Accountability doesn't exist for the powerful in this country. Those on Mount Olympus, if you will, never get the scope of scrutiny shoved down their throats. Those who are "No. 1" make sure that the contaminated winds blow away from them.

As of midyear 2012, Japan is at a virtual standstill. The change that citizens looked forward to after they'd swept the opposition Democratic Party of Japan to power in a landslide Lower House election victory in 2009 has been no change at all. And when the so-called reformist party in power makes open front-room deals with the ultra-conservative opposition party at the expense of its own unity, you know you're in Japan. I tell you, U.S. President Barack Obama would love it here. He could make sweet deals with the Republicans and finally tell the left wing of his party to go and jump in Lake Michigan.

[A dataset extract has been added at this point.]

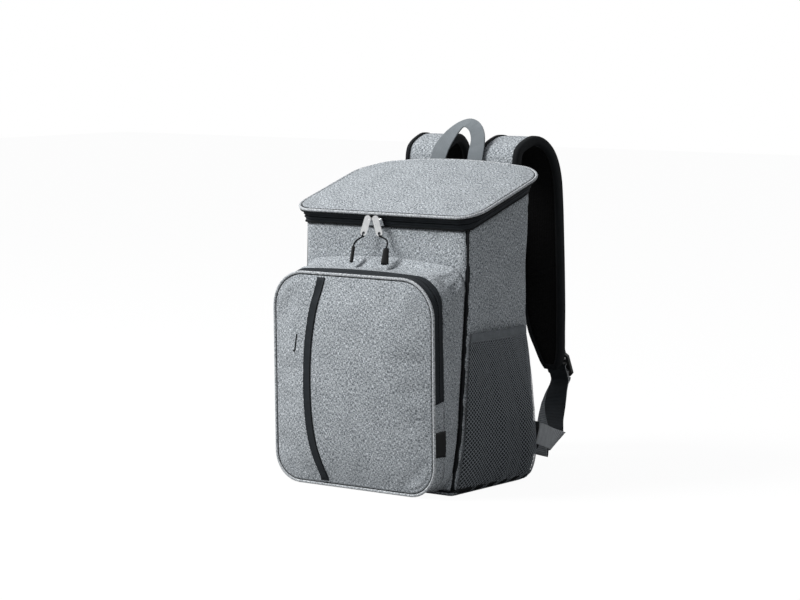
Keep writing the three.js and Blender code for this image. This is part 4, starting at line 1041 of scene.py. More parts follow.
def ridge(at, ridges):
    """How far the sewn ridges lift a strip here. Each has a middle, a height and a width."""
    return sum(height * math.exp(-((at - middle) / width) ** 2) for middle, height, width in ridges)


def gusset_strip(name, places, start, end, material, nodes, slot, out=0.0, rows=6, ridges=(), thick=1.6):
    """A strip of the gusset between two depths, with its ridges standing out."""
    def place(at, back):
        x, z = loop_point(POCKET_LOOP, at)
        out_x, out_z = loop_point(inset(POCKET_LOOP, -1), at)
        rise = out + ridge(back, ridges)
        return gusset_point(at, back) + Vector((out_x - x, 0, out_z - z)) * rise

    shape = cloth_grid(places, steps(start, end, rows), place, (0, -140, 150))
    return thicken(finish(name, shape, material, nodes, slot), thick)


lower_places = even_places(POCKET_LOOP, zip_end + 0.004 - 9, zip_start - 0.004, 6.5)
lower = gusset_strip("pocket_gusset_lower", lower_places, GUSSET_FRONT, GUSSET_REAR, canvas,
                     ["pocket_gusset_lower"], "fabric_grey", thick=1.4)
lower_run = runs([gusset_point(p, 14) * MM for p in lower_places])[-1]
print("gusset made,", round(around, 2), "m round")

# %% [markdown]
# ## Zips, pipings and bindings
# Both zips are coil zips turned over, so that their coils lie inside and the outside shows
# two tapes that meet over a narrow split. A tape is not flat: the coil's stitching and the
# sewn edge each raise a ridge. The strips are cut from the same functions as the walls. A
# dark guard lies behind the lid's split.

# %% Pocket zip
pocket_zip_places = even_places(POCKET_LOOP, zip_start, zip_end, 6)
SPLIT = GUSSET_FRONT + ZIP_WIDTH / 2
gusset_strip("pocket_zip_tape_front", pocket_zip_places, GUSSET_FRONT, SPLIT - 0.35, zip_tape,
             ["pocket_zip_tape_front"], "tape_black", rows=10, out=0.2,
             ridges=[(GUSSET_FRONT + 2.2, 0.7, 1.0), (SPLIT - 1.6, 1.5, 1.5)])
gusset_strip("pocket_zip_tape_rear", pocket_zip_places, SPLIT + 0.35, GUSSET_REAR, zip_tape,
             ["pocket_zip_tape_rear", "pocket_zip_coil"], "tape_black", rows=10, out=0.2,
             ridges=[(SPLIT + 1.6, 1.5, 1.5), (GUSSET_REAR - 1.4, 1.1, 1.2)])
print("pocket zip made")

# %% Lid zip
ZIP_TURN = 3.5


def band(name, start, end, low, high, material, nodes, slot, ridges=(), rows=8):
    places = even_places(body_loop(LID_FRONT), start, end, 6)
    shape = cloth_grid(places, steps(low, high, rows),
                       lambda at, height: band_point(at, height, 0.2 + ridge(height, ridges)),
                       (0, 0, LID_FRONT))
    return thicken(finish(name, shape, material, nodes, slot), 1.6)


BAND_SPLIT = 9.2
band("body_zip_tape", -ZIP_TURN, ZIP_TURN, 0.4, BAND_SPLIT - 0.3, zip_tape, ["body_zip_tape"],
     "tape_black", [(BAND_SPLIT - 2.2, 1.5, 1.4), (2.2, 0.9, 1.0)], 12)
band("lid_zip_tape", -ZIP_TURN, ZIP_TURN, BAND_SPLIT + 0.3, 18.4, zip_tape,
     ["lid_zip_tape", "lid_zip_coil"], "tape_black", [(BAND_SPLIT + 2.2, 1.5, 1.4), (15.6, 1.6, 1.5)], 12)
band("lid_hinge", ZIP_TURN + 0.01, 9 - ZIP_TURN - 0.01, 0.4, 18.1, canvas, ["lid_hinge"],
     "fabric_grey", [(9, 0.8, 5.0)])
rim_places = even_places(body_loop(LID_FRONT), -ZIP_TURN, ZIP_TURN, 6)
shape = cloth_grid(rim_places, steps(6, 13, 3), lambda at, height: band_point(at, height, -1.7),
                   (0, 0, LID_FRONT))
thicken(finish("lid_zip_guard", shape, binding_tape), 0.8)
print("lid zip made")

# %% [markdown]
# Piping is cord wrapped in a bias strip and sewn into a seam. Round the lid and the pocket
# it is wrapped in canvas, with a thin black edge of the zip tape below it. The two front
# seams are bound in black. Each is one tube along its seam's path.

# %% Pipings
def lid_rim(out, drop):
    """A path round the lid, so far outside its edge and below its top."""
    loop = inset(LID_LOOP, -out)
    spots = [loop_point(loop, place) for place in even_places(LID_LOOP, 0, 9, 6)[:-1]]
    return [Vector((x, y, lid_top(x, y) - drop)) for x, y in spots]


def pocket_rim(out, back):
    """A path round the pocket's face, so far outside its edge and behind it."""
    loop, path = inset(POCKET_LOOP, -out), []
    for place in even_places(POCKET_LOOP, 0, 9, 6)[:-1]:
        x, z = loop_point(loop, place)
        path.append(Vector((x, pocket_face_y(*loop_point(POCKET_LOOP, place)) + back, z)))
    return path


def piping(name, path, radius, material, slot, loops=True, up=(0, 0, 1), sides=10):
    nodes = [name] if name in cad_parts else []
    return finish(name, tube(path, radius, sides, loops, up), material, nodes, slot)


base_places = even_places(body_loop(0), 0, 9, 6)[:-1]
piping("lid_piping", lid_rim(2.5, 2.5), 2.1, canvas_piping, "piping_grey")
# Partly painted shade: a black tube in the groove beside the lid's piping, for the groove's shadow and its
# stitch line.
piping("lid_groove", lid_rim(-0.3, 1.5), 0.8, thread_black, "tape_black")
piping("lid_trim", lid_rim(1.6, 6.0), 1.3, binding_tape, "tape_black")
piping("pocket_piping", pocket_rim(2.4, 1.0), 2.0, canvas_piping, "piping_grey", up=(0, 1, 0))
# Partly painted shade: a black tube in the groove beside the pocket's piping, for the groove's shadow and
# its stitch line.
piping("pocket_groove", pocket_rim(-0.2, 1.0), 0.8, thread_black, "tape_black", up=(0, 1, 0))
piping("pocket_trim", pocket_rim(0.9, 4.2), 1.1, binding_tape, "tape_black", up=(0, 1, 0))
for name, place in (("right", SEAM_RIGHT), ("left", 9 - SEAM_LEFT)):
    piping(f"seam_piping_{name}", [wall_point(place, share, -0.8) for share in steps(0, 1, 40)], 1.3,
           binding_tape, "tape_black", loops=False, up=(0, 1, 0))
piping("band_binding", [band_point(place, 0.6, 1.2) for place in rim_places], 1.25, binding_tape,
       "tape_black", loops=False)
piping("base_binding", [Vector((*loop_point(body_loop(4, -0.5), place), 5.8)) for place in base_places],
       1.3, binding_tape, "tape_black")
print("pipings made")

# %% [markdown]
# The pocket's face carries a black tape set in a seam, as a covered zip, bowed to the left.
# A short dark raised line lies beside it. On the gusset's right a woven label is folded
# into the seam. It is bare.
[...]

When nuclear reactors are being restarted, despite a majority public outcry against it;
when reassurances of safety are given before adequate measures have been taken to protect the public from another disaster;
when social welfare has been slashed in the face of one of the highest poverty levels in the developed world —
and all of this without proper debate in the media —
you know you are in Japan.


What can you do in a situation like this but whinge, kvetch and spill the guchi (grumbles) from your lips? I guess I too have been turned into a WG. Irritation, annoyance, self-pity … I've got it all.

But I've also got my anger over the revolting state of affairs in this country, as well as my love for Japan, nurtured over a period of 45 years. I may be a WG, but I am not, and have never been — and hopefully never will be — an FG.

I've got my love for Japan to thaw me out and my anger to keep me burning with hope.